Point is, Asking For Flowers is probably Ms. Edwards’ finest album yet. I didn’t think so the first time I heard it, but it has grown on me slow and sure, just like Failer did way back in the day. Back to Me was a little to FM-friendly for me (although “The Independent Thief” is a dope song) and it made me long for the lonesome, tired Failer. If you took the mood of Failer and dated it for a while, dumped it at a truckstop (sticking it with the bill, of course) with nothing but a name and a newspaper full of bad news and bullshit, you might end up with something like Asking For Flowers. Edwards taught herself to play the piano for this album and she shows off her new chops by opening the album with “Buffalo.” “Buffalo” lets you know what you’re in for; it’s a slow-burning, mostly depressing ride from Canada across the border (but she can’t go back, according to the customs guy in the song).

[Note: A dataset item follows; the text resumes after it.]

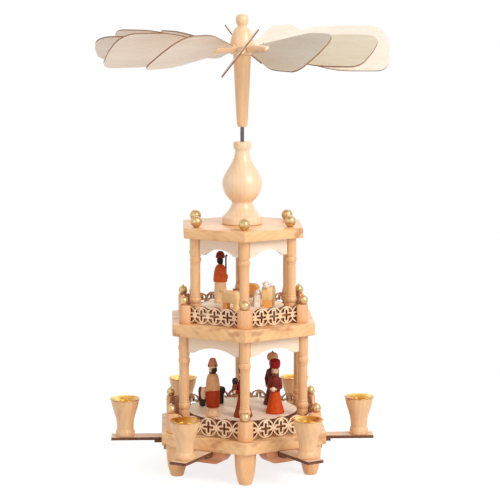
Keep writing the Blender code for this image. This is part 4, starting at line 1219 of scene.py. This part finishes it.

Don’t get me wrong. There’s plenty of piss-and-vinegar stuff on Asking for Flowers. “The Cheapest Key,” showcases Edwards’ ability to go from flirting to flipping you off in less than a second. “The Cheapest Key,” apart from being a music theory in-joke, is one of the better uptempo tunes on the album. “I Make the Dough, You Get the Glory,” is really the only misstep on Asking for Flowers; it’s a little too gimmicky for Edwards and, while I get that there’s precious little room to laugh on this record, “I Make the Dough” just doesn’t fit. I want to curl up with the rest of this album and bawl. “I Make the Dough” only gets in the way of that.
Not to beat a dead horse here, but “I Make the Dough,” really ends up looking bad (it’s not awful, it’s just a mood killer in the middle of the album) sandwiched between the stellar “Alicia Ross” (about a real murder case in Canada; a young woman was abducted from her back porch by a neighbor and killed. Apparently, the guy who did it claimed that she called him “a loser,” which is what made him snap… proving that he’s a fucking loser) and “Oil Man’s War,” about a dude going AWOL to Ms. Edwards’ homeland (good luck with the customs guy, pal). Kathleen Edwards has plopped herself at her most gimmicky (“I Make the Dough”) in between two examples of her at her best.
I didn’t start this here music blog (I love it when newspapers refer to “web blogs,” don’t you? Really shows you why print is dead) to whine about my personal shit; I started it to swear about my favorite (and least favorite) bands. But, as the six or so people (on average) who read Bollocks! know, my sister died earlier this summer. There are three albums that have helped me deal with this fact (I almost wrote that I “lost” my sister earlier this summer. She would, no doubt, appreciate me pointing out that I haven’t “lost” her; I know right where she is, it’s just not here.): the first is The Airing of Grievances by Titus Andronicus, the second is Stay Positive by The Hold Steady, and the third is Asking for Flowers. The Titus Andronicus record is for when I’m angry (and I think I’m within my rights to be mad that my sister only lived 31 years; there are far too many tossers in the world who will live twice that long on average; but I digress), the Hold Steady one is for when I’m happy and at peace (or trying to be) and Asking for Flowers, especially “Scared at Night” (fucking hell – she talks about watching her brother die in that song. Fucks me right up, but in a weird, cathartic way), is for when I just need to be tired and sad about it. I realize that may be a slightly emo note to end on, but don’t worry; I’m not gonna start cutting myself or anything. Just saying – sometimes, you need to recognize that you feel like shit and Asking for Flowers helps with that. Thanks a lot, Kathleen Edwards.